* **Work to do**: In full and without alteration, repeat the material.

* **Given data**:

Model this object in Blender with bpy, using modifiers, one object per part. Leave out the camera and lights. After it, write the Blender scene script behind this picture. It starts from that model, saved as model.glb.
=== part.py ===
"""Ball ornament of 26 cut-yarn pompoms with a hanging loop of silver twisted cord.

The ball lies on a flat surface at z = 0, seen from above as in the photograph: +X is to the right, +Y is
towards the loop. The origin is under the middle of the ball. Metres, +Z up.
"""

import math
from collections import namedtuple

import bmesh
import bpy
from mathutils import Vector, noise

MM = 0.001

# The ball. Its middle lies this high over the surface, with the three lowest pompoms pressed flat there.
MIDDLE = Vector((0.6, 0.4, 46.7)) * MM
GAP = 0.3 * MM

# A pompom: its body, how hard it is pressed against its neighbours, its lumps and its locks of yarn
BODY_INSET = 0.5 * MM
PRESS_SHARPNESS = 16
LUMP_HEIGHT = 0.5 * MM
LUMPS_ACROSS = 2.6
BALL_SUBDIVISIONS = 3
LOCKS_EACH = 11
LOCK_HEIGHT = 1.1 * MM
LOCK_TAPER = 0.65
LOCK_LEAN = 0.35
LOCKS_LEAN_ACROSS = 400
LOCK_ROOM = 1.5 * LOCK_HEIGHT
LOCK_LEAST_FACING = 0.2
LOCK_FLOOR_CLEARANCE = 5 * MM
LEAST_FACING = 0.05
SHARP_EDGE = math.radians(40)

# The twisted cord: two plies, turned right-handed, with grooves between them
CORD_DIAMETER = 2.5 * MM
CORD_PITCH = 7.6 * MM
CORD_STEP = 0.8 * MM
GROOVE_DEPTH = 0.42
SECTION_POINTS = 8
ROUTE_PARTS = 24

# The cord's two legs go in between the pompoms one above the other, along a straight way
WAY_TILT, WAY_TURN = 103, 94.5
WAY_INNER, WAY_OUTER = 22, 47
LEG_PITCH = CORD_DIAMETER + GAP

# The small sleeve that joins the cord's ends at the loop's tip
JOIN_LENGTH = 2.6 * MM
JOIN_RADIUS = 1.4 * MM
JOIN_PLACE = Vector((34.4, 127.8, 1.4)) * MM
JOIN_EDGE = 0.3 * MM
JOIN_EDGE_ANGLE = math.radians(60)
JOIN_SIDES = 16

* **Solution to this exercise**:
Model this object in Blender with bpy, using modifiers, one object per part. Leave out the camera and lights. After it, write the Blender scene script behind this picture. It starts from that model, saved as model.glb.
=== part.py ===
"""Ball ornament of 26 cut-yarn pompoms with a hanging loop of silver twisted cord.

The ball lies on a flat surface at z = 0, seen from above as in the photograph: +X is to the right, +Y is
towards the loop. The origin is under the middle of the ball. Metres, +Z up.
"""

import math
from collections import namedtuple

import bmesh
import bpy
from mathutils import Vector, noise

MM = 0.001

# The ball. Its middle lies this high over the surface, with the three lowest pompoms pressed flat there.
MIDDLE = Vector((0.6, 0.4, 46.7)) * MM
GAP = 0.3 * MM

# A pompom: its body, how hard it is pressed against its neighbours, its lumps and its locks of yarn
BODY_INSET = 0.5 * MM
PRESS_SHARPNESS = 16
LUMP_HEIGHT = 0.5 * MM
LUMPS_ACROSS = 2.6
BALL_SUBDIVISIONS = 3
LOCKS_EACH = 11
LOCK_HEIGHT = 1.1 * MM
LOCK_TAPER = 0.65
LOCK_LEAN = 0.35
LOCKS_LEAN_ACROSS = 400
LOCK_ROOM = 1.5 * LOCK_HEIGHT
LOCK_LEAST_FACING = 0.2
LOCK_FLOOR_CLEARANCE = 5 * MM
LEAST_FACING = 0.05
SHARP_EDGE = math.radians(40)

# The twisted cord: two plies, turned right-handed, with grooves between them
CORD_DIAMETER = 2.5 * MM
CORD_PITCH = 7.6 * MM
CORD_STEP = 0.8 * MM
GROOVE_DEPTH = 0.42
SECTION_POINTS = 8
ROUTE_PARTS = 24

# The cord's two legs go in between the pompoms one above the other, along a straight way
WAY_TILT, WAY_TURN = 103, 94.5
WAY_INNER, WAY_OUTER = 22, 47
LEG_PITCH = CORD_DIAMETER + GAP

# The small sleeve that joins the cord's ends at the loop's tip
JOIN_LENGTH = 2.6 * MM
JOIN_RADIUS = 1.4 * MM
JOIN_PLACE = Vector((34.4, 127.8, 1.4)) * MM
JOIN_EDGE = 0.3 * MM
JOIN_EDGE_ANGLE = math.radians(60)
JOIN_SIDES = 16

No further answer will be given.